It's been quite some time now that I have been contemplating the idea of getting onto my blogger dashboard, pressing the 'New post' button and to start writing. Believe me, I have tried doing this numerous times in the last one year but have successfully failed. And now I wonder why?
Have I become too busy in life that I am not finding time for myself to do something that I treasure doing ?... Or have I become too lazy to give direction to my thoughts and channelize them into words ?... Or have I lost my charm ?... Thoughts that used to easily get converted into words and were effortlessly poured out onto the canvas (Well, I wanted to say 'canvas' because it sounds so dramatic, what I mean is the post text box) have now stopped coming out...
Why ???
I think it's none of the above, I was, and probably am just too disturbed that I could not concentrate. Mind you, I know the minute you've read the word disturbed you are thinking - What's wrong with him, and what is troubling him so much?. We humans have always had the habit of typecasting, so usually disturbed is typecasted as bad, which is not always true.
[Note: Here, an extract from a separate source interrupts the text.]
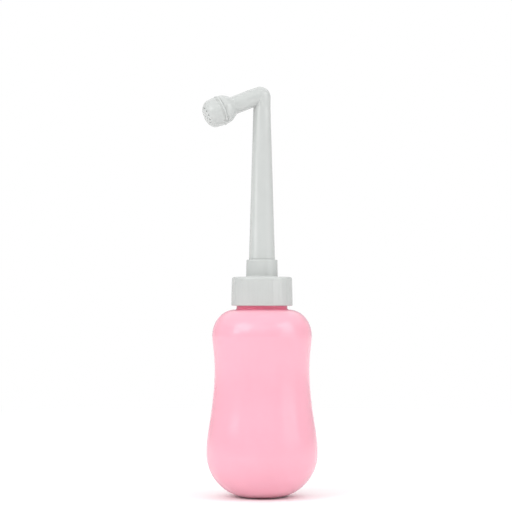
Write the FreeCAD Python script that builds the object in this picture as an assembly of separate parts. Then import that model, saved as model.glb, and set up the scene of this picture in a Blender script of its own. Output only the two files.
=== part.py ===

'Disturbed' to me is a state of mind attained due to some external force/incident that has occured, now this incident can be 'Bad', but it also can be 'Good', and hence I would say I have been disturbed mentally, but for myriad reasons - good & bad.
Having said that, let me contradict my own self. Have things not happened with me in the past which should have disturbed me ? The answer is 'Yes', then why is it that now I am ever so disturbed that I cannot concentrate ?
Have you ever kept staring at something for a long time without even looking at it ?
Have you come back from a vacation and after the very first day in office, felt like you are stressed all over again and need a break badly ?
Have you tried sitting on a perch concentrating hard onto something and failed ?
Have you delayed something important because you didnt want to do it then ?
Have you felt miserable opening the lock of your door every night after you've returned home from work ?
Have you partied hard all through out the weekend and found no time for yourself during the week?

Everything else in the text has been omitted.